Elections in Berlin: The AfD


With less than two weeks until the local elections I would like to continue with my series explaining Germany's political spectrum by talking about a political party that is gaining a lot of support in the country right now: the AfD.

AfD stands for 'Alternative für Deutschland' – 'alternative for Germany'.

The AfD is very young, founded just at the beginning of 2013 as a reaction to the European financial crisis and especially the Greek bailout.

One of its founders and for its first years the main face of the party was Bernd Lucke, professor for macroeconomics at the university of Hamburg. Before Lucke founded the AfD he was a member of the CDU, Germany's conservative party, but left it in criticism of its political decisions dealing with Greece, trying to keep it in the Euro-zone at all costs.

The original main position of the AfD therefore was a general criticism of the Euro as a European currency which Bernd Lucke called a „historic mistake“. When asked in the first years what the AfD is standing for, most people clearly labeled the AfD an 'anti-Euro-party'.

AfD election poster promising support for young families.

While such right-wing parties are common in almost all European countries, this was a new political position in Germany, since we are basically the country that profits from the Euro the most thanks to our export-oriented economy. The only party that had shared this position before was actually the NPD.

The AfD was always located at the right edge of the political spectrum and while Bernd Lucke and the other original founders definitely aren't racists or nationalists, the party from the very early beginning on attracted members and voters with that point of view.

Already in its first year the AfD ran at the general German elections to the parliament and achieved 4,7%, very close to the margin of 5% needed to enter the parliament.

It continued its success in the next year when the AfD entered three East-German parliaments with results ranging from 9,7% - 12,2% and also had a good result at the elections to the European Parliament.

After the early successes the party started to struggle though.

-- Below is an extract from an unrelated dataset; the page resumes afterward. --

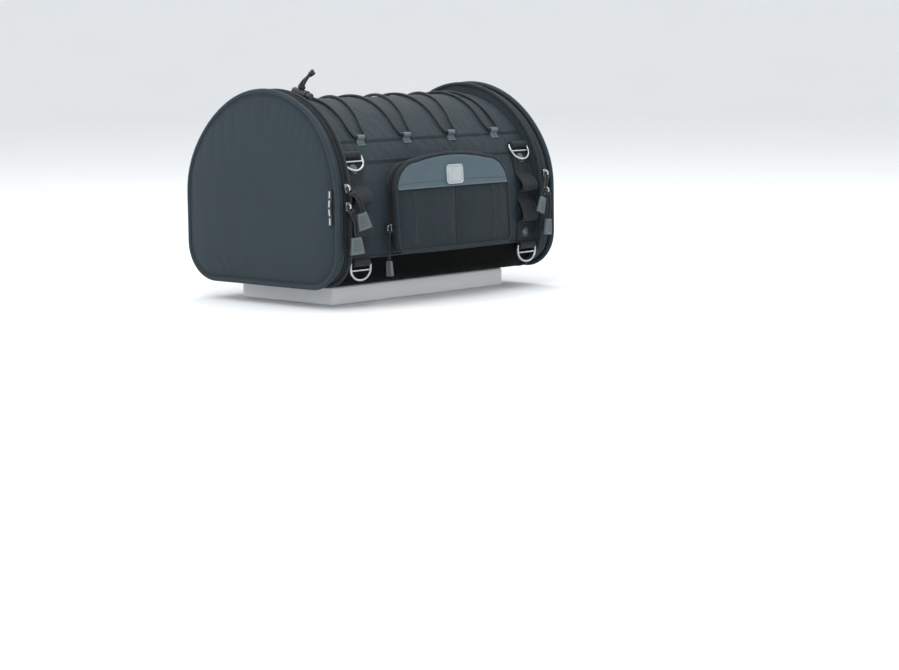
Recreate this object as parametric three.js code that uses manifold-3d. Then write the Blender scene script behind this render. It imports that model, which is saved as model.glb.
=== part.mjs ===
// Motorcycle tail bag: a barrel-shaped fabric bag that lies across the bike, with a zipped end cap at each
// end, a zipped box pocket on the front, a bungee lacing over the top, D-rings on two webbing straps and two
// buckled straps on the rear.
// Frame: millimetres, +X along the barrel, -Y the front with the pocket, +Z up, origin at the middle of the
// flat underside.
import * as THREE from "three";
import { mergeVertices } from "three/addons/utils/BufferGeometryUtils.js";
import Module from "manifold-3d";

const wasm = await Module();
wasm.setup();

// ---------------------------------------------------------------- driving dimensions
const GAP = 0.35;
const HALF_LENGTH = 204;
const END_HALF_DEPTH = 140;
const END_ARCH_Z = 108;
const END_CORNER = 50;
const BARREL_HALF_DEPTH = 126;
const BARREL_ARCH_Z = 105;
const BARREL_CORNER = 44;
const BARREL_HALF_LENGTH = 176;
const BARREL_SKIN = 3;
const LINING = 1;
const BASE_TOP_Z = 38;
const ARCH_STEPS = 18;
const CORNER_STEPS = 4;

const END_PIPING_R = 3.3;
const BODY_PIPING_R = 2.5;
const RIM_FABRIC = 2.5;
const RIM_INSET = 6;
const ZIP_X = 185.3;
const ZIP_HALF_WIDTH = 3.6;
const ZIP_OUTER_INSET = 3.4;
const ZIP_END_Z = 48;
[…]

Internally different wings started to form that fought over control and direction of the party. Bernd Lucke's strategy to attract voters from the right edge while trying to present the party as being outside the usual spectrum of left and right failed very soon.

The majority of the party moved further and further to the right, while Lucke tried to remain in control of the AfD and keep it more centered.

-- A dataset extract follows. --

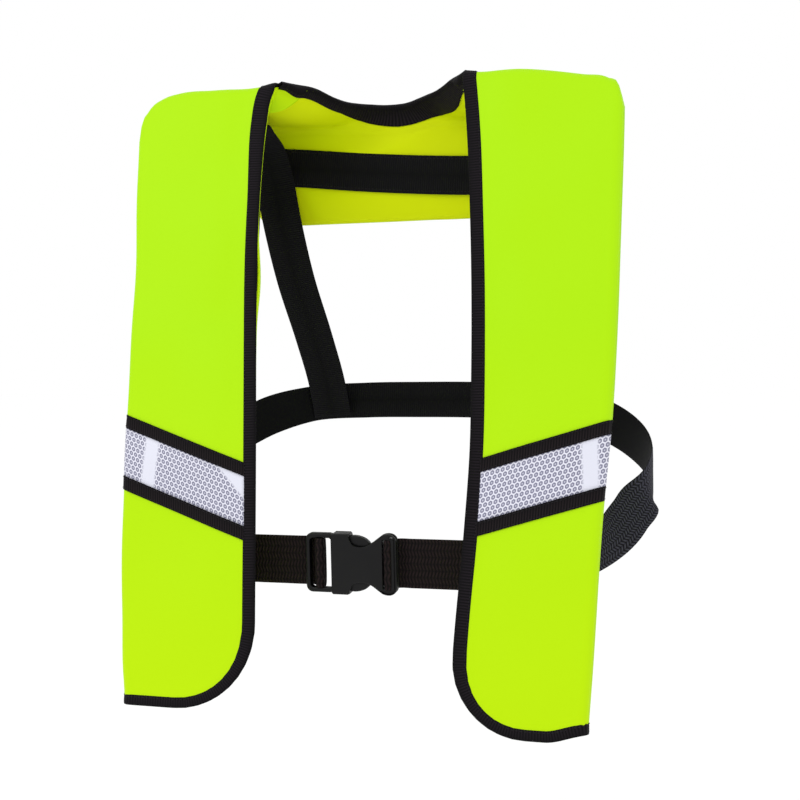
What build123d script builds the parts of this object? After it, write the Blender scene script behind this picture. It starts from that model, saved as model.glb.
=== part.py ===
from build123d import *
from math import atan, cos, degrees, radians, sin, tan
import os

# Inflatable life jacket, in millimetres.
# +Z is up, the front faces -Y and the wearer's left is +X.
# The origin is the middle of the neck opening, on the plane of symmetry.
# A lobe is laid out flat in its own leaning plane: x across, a upwards, depth towards the body.

os.makedirs("parts", exist_ok=True)

# ---- driving dimensions -------------------------------------------------------------------
FABRIC = 1.5            # cover and lining cloth
GAP = 0.3               # room left between soft layers
LEAN = 12.0             # degrees that a lobe leans forward towards its foot
LOBE_Y = -31.0          # front of a lobe at the height of the origin
POUCH = 30.0            # depth of a lobe, front of cover to back of lining

RIDGE_INNER_X = 87.0    # the fold over the shoulder, inner and outer end
RIDGE_INNER_A = 26.0
RIDGE_OUTER_X = 200.0
RIDGE_OUTER_A = 14.0
SHOULDER_X = 224.0      # point of the shoulder, below the fold's outer end
SHOULDER_A = -12.0
CHEST_A = -130.0        # where the edges turn below the shoulder
WAIST_A = -310.0        # where the inner edge starts to run out towards the foot
WAIST_X = 97.0          # inner edge along the chest
FOOT_INNER_X = 84.0     # where the inner edge would meet the foot without its round corner
FOOT_OUTER_X = 200.0
ARM_X = 222.0           # outer edge below the shoulder
FOOT_A = -541.0         # foot of a lobe, measured down its plane
FOOT_ROUND = 62.0       # round inner corner of the foot
HINGE_A = -100.0        # a cover opens below this line

BINDING = 12.0          # visible width of the black binding
BINDING_THICK = 0.8
TAPE = 41.0             # reflective tape, visible width
EDGING = 10.5           # black edging above and below the tape
TAPE_THICK = 0.5
TAPE_A = -336.0         # height of the tape at the middle of a lobe
TAPE_SLOPE = 19.5       # degrees, falling towards the centre

CLOSURE = 12.0          # hook and loop strips behind the inner edge
CLOSURE_THICK = 1.2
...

During this time the AfD just barely made it into two more local parliaments in West-Germany with results of 5,5% and 6,1%.


AfD election poster demanding education without ideology

The conflict between the market-liberal and the national-conservative wings of the AfD ended in July 2015 when Lucke lost his position as first spokesman of the party to Frauke Petry.

As a result he and many of his supporters left the AfD and founded another party called ALFA which has so far not managed to archieve any success.

As a result of the struggle and eventual split of the party the AfD dropped in the polls below the 5% margin and seemed to disappear in political unimportantness once again.

This changed massively when one year ago, on the 4th of September 2015 Angela Merkel decided to open up Germany to the refugees streaming in large numbers on the Balcan route into Europe, announcing what she called the German 'welcome-culture', using the slogan 'Wir schaffen das!' - 'We can do this!' in her attempt to solve the humanitarian crisis escalating further and further at the doorsteps of the European Union.

While the majority of the German population supported this decision at the time it was made, the following chaos in the registration and housing of the refugees quite quickly led to a drop in the support rates of Angela Merkel and her conservative party.

The AfD was given its main political topic with this development and immediately positioned itself as an anti-refugee-party, entering three more local parliaments in March 2016 with good numbers, even becoming the second-strongest party in Sachsen-Anhalt, one of the East-German federal states, with 24,3%.

AfD eletions poster against refugees

Their latest success happend two days ago, on the 4th of September in the East-German federal state of Mecklenburg-Vorpommern, where the AfD reached 20,8% and has for the first time surpassed the conservative party in an election, becoming the second-strongest political force in northeastern Germany.

The AfD has attracted votes from basically all political parties, from the extreme left to the extreme right and managed to lure a lot of voters to the polling stations that didn't vote during the last elections, raising the turnout above 60%, around 10% more than 5 years ago.

As a result the NPD has dropped out of the parliament, halfing its numbers of votes in comparison to the last election, not being represented in a single German parliament anymore.

The NPD had urged its potential voters just before the election to not vote for the AfD, but rather for the „original“, showing how close those two parties actually are politically.

In Berlin the AfD is standing at 10 – 15% in the polls and will surely get into our parliament as well on the 18th of this month. Their numbers country-wide stand at a similar position.


Fuck Afd sticker

Many people are quite concerned about their rise in popularity, comparing it to the rise of Adolf Hitler's party in the early 1930's.

While that comparison in my opinion goes a bit too far, it cannot be denied that the AfD has many racist, antisemitic and especially antiislamic attitudes and positions.

The AfD attracts protest voters (many of whom didn't vote in the last elections), disappointed conservatives, nationalists and also Neo-Nazis.

With that the party is furthermore part of the general trend in the western world of a nationalist revival represented by parties like Front National in France, UKIP in Great Britain or Donald Trumps candidacy in the USA.

How far their influence in Germany will still go cannot be said just yet. But the rise of the AfD has definitely caused a significant shift in the German political landscape and might very well cost Angela Merkel her fourth term as chancellor in the next election in 2017.